Principle first: separate inbox convenience from governed retention. Gmail “Archive” is great for individuals who want a clean Inbox. Organizations, especially in government and education, need governed retention, discovery, and policy enforcement that maps to their records obligations.

Solix approaches archiving and retention as part of a governed data lifecycle, so content can be:

  • Discoverable with consistent metadata
  • Policy-managed for retention and access
  • Audit-ready for defensible retrieval and reporting
  • AI-ready when organizations want to use governed information for analytics and enterprise AI workflows

Related: governed enterprise AI

If your end goal is governed information that supports compliance, discovery, and AI adoption, explore: Solix Enterprise AI.

Transparency note: The link above is a Solix product page. This article is educational and focuses on Gmail behavior, then clarifies why regulated environments often require additional controls beyond Gmail inbox actions.

FAQ: What does archive in Gmail mean?

Does archiving delete the email in Gmail?

No. Archiving removes the Inbox label so it leaves Inbox, but it remains in your mailbox and can be found in All Mail.

Where do archived emails go in Gmail?

They show up under All Mail (and under any other labels applied).

How do I unarchive an email?

Move it back to Inbox by reapplying the Inbox label (often shown as Move to Inbox).

Is Gmail “Archive” the same as email archiving for compliance?

No. Gmail Archive is an inbox organization action.

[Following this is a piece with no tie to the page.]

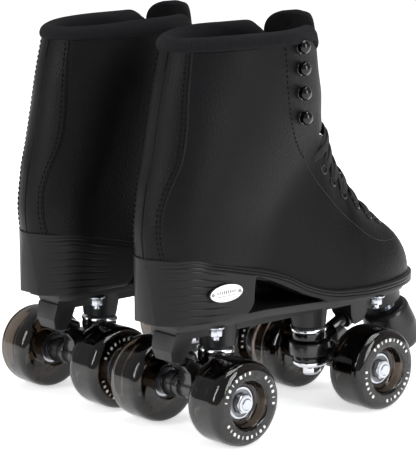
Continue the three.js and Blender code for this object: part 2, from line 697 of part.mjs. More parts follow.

Government and education programs often require records management practices (retention, retrieval, controlled disposal) guided by authorities like NARA and the U.S. Department of Education’s privacy resources.

Disclaimer: This article is for informational purposes and does not constitute legal advice. For retention schedules and regulatory obligations, consult your legal, compliance, and records management teams.